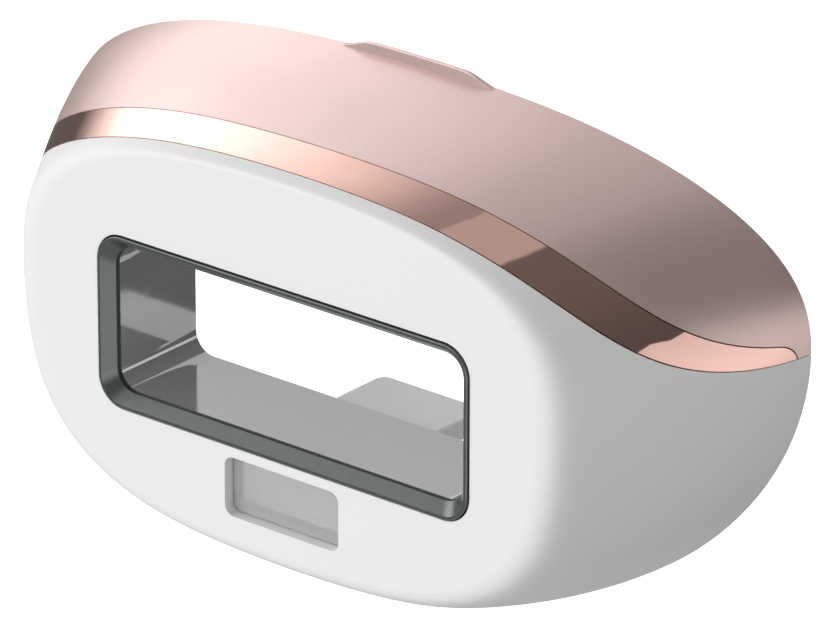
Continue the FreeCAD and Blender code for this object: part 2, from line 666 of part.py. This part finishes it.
os.makedirs("parts", exist_ok=True)
for name, shape in nodes():
    shape.exportStep("parts/%s.step" % name)
    b = shape.BoundBox
    print("%-26s solids %d valid %s volume %8.2f  x %6.2f %6.2f  y %6.2f %6.2f  z %6.2f %6.2f" % (
        name, len(shape.Solids), shape.isValid(), shape.Volume, b.XMin, b.XMax, b.YMin, b.YMax, b.ZMin, b.ZMax))
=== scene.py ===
import bpy
import json
import math
from mathutils import Matrix, Vector


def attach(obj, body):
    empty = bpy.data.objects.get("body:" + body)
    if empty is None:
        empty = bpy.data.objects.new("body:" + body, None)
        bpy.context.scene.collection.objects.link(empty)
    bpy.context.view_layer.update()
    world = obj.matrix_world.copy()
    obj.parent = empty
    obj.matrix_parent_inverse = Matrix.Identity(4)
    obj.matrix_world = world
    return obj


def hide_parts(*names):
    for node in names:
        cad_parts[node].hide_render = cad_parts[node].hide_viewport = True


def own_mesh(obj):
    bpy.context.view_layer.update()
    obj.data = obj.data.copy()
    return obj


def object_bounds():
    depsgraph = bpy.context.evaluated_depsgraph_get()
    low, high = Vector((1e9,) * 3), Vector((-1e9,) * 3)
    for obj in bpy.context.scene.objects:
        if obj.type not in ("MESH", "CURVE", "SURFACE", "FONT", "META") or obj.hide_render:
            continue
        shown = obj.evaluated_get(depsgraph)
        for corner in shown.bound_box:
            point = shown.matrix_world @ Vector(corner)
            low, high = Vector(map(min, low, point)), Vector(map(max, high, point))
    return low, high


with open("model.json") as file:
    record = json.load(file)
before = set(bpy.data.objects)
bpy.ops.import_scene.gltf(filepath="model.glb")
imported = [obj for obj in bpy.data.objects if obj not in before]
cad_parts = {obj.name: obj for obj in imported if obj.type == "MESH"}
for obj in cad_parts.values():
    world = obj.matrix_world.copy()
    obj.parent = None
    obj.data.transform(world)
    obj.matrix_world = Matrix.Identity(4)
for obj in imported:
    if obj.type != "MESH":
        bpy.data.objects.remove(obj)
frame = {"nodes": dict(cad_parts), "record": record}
CAD_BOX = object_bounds()
NODES = frame["nodes"]
MM = 0.001


# ---------------------------------------------------------------- node helpers

class Shader:
    """One node material, with short calls for the nodes it needs."""

    def __init__(self, name, colour=(0.8, 0.8, 0.8), metallic=0.0, roughness=0.5):
        self.mat = bpy.data.materials.new(name)
        self.mat.use_nodes = True
        self.tree = self.mat.node_tree
        self.bsdf = self.tree.nodes["Principled BSDF"]
        self.place = self.tree.nodes.new("ShaderNodeTexCoord").outputs["Object"]
        self.set("Base Color", (*colour, 1.0))
        self.set("Metallic", metallic)
        self.set("Roughness", roughness)

    def set(self, socket, value):
        self.bsdf.inputs[socket].default_value = value

    def node(self, kind, **inputs):
        made = self.tree.nodes.new("ShaderNode" + kind)
        for key, value in inputs.items():
            made.inputs[key.replace("_", " ")].default_value = value
        return made

    def link(self, a, b):
        self.tree.links.new(a, b)

    def noise(self, size, detail=3.0, stretch=(1, 1, 1)):
        """Noise with features about size metres across, finer along an axis with a larger stretch."""
        mapping = self.node("Mapping")
        mapping.inputs["Scale"].default_value = stretch
        self.link(self.place, mapping.inputs["Vector"])
        noise = self.node("TexNoise", Scale=1.0 / size, Detail=detail)
        self.link(mapping.outputs["Vector"], noise.inputs["Vector"])
        return noise.outputs["Fac"]

    def range(self, value, low, high):
        """Noise spread over low to high; its own values lie mostly between 0.25 and 0.75."""
        made = self.node("MapRange")
        made.inputs["From Min"].default_value = 0.25
        made.inputs["From Max"].default_value = 0.75
        made.inputs["To Min"].default_value = low
        made.inputs["To Max"].default_value = high
        self.link(value, made.inputs["Value"])
        return made.outputs["Result"]

    def vary_roughness(self, size, low, high, stretch=(1, 1, 1)):
        self.link(self.range(self.noise(size, 4.0, stretch), low, high), self.bsdf.inputs["Roughness"])

    def vary_colour(self, size, a, b):
        mix = self.node("Mix")
        mix.data_type = "RGBA"
        mix.inputs["A"].default_value = (*a, 1.0)
        mix.inputs["B"].default_value = (*b, 1.0)
        self.link(self.range(self.noise(size), 0.0, 1.0), mix.inputs["Factor"])
        self.link(mix.outputs["Result"], self.bsdf.inputs["Base Color"])

    def bump(self, size, depth, detail=2.0, stretch=(1, 1, 1)):
        made = self.node("Bump", Strength=1.0, Distance=depth)
        self.link(self.noise(size, detail, stretch), made.inputs["Height"])
        self.link(made.outputs["Normal"], self.bsdf.inputs["Normal"])


# ---------------------------------------------------------------- materials

def white_shell():
    s = Shader("white_shell", (0.88, 0.875, 0.873), 0.0, 0.4)
    s.vary_colour(0.020, (0.872, 0.868, 0.866), (0.888, 0.883, 0.881))
    s.vary_roughness(0.009, 0.36, 0.46)
    s.bump(0.00035, 0.0000035)
    return s


def rose_cover():
    s = Shader("rose_cover", (0.88, 0.665, 0.632), 0.7, 0.38)
    s.vary_colour(0.00025, (0.86, 0.65, 0.617), (0.90, 0.68, 0.647))
    s.vary_roughness(0.006, 0.36, 0.41)
    s.bump(0.0002, 0.0000006)
    return s


def rose_gold_band():
    s = Shader("rose_gold_band", (0.98, 0.62, 0.54), 1.0, 0.05)
    s.vary_roughness(0.005, 0.035, 0.065)
    s.bump(0.004, 0.0000008)
    return s


def bead_metal():
    s = Shader("bead_metal", (0.225, 0.24, 0.24), 0.85, 0.3)
    s.vary_colour(0.0015, (0.215, 0.229, 0.23), (0.235, 0.251, 0.25))
    s.vary_roughness(0.002, 0.26, 0.36)
    s.bump(0.00018, 0.0000015)
    return s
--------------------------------
## Required work
Exactly and only the lines from the line with "for name, shape" to the line with "for node in", both included, are to be printed.

## Response to the exercise
for name, shape in nodes():
    shape.exportStep("parts/%s.step" % name)
    b = shape.BoundBox
    print("%-26s solids %d valid %s volume %8.2f  x %6.2f %6.2f  y %6.2f %6.2f  z %6.2f %6.2f" % (
        name, len(shape.Solids), shape.isValid(), shape.Volume, b.XMin, b.XMax, b.YMin, b.YMax, b.ZMin, b.ZMax))
=== scene.py ===
import bpy
import json
import math
from mathutils import Matrix, Vector


def attach(obj, body):
    empty = bpy.data.objects.get("body:" + body)
    if empty is None:
        empty = bpy.data.objects.new("body:" + body, None)
        bpy.context.scene.collection.objects.link(empty)
    bpy.context.view_layer.update()
    world = obj.matrix_world.copy()
    obj.parent = empty
    obj.matrix_parent_inverse = Matrix.Identity(4)
    obj.matrix_world = world
    return obj


def hide_parts(*names):
    for node in names:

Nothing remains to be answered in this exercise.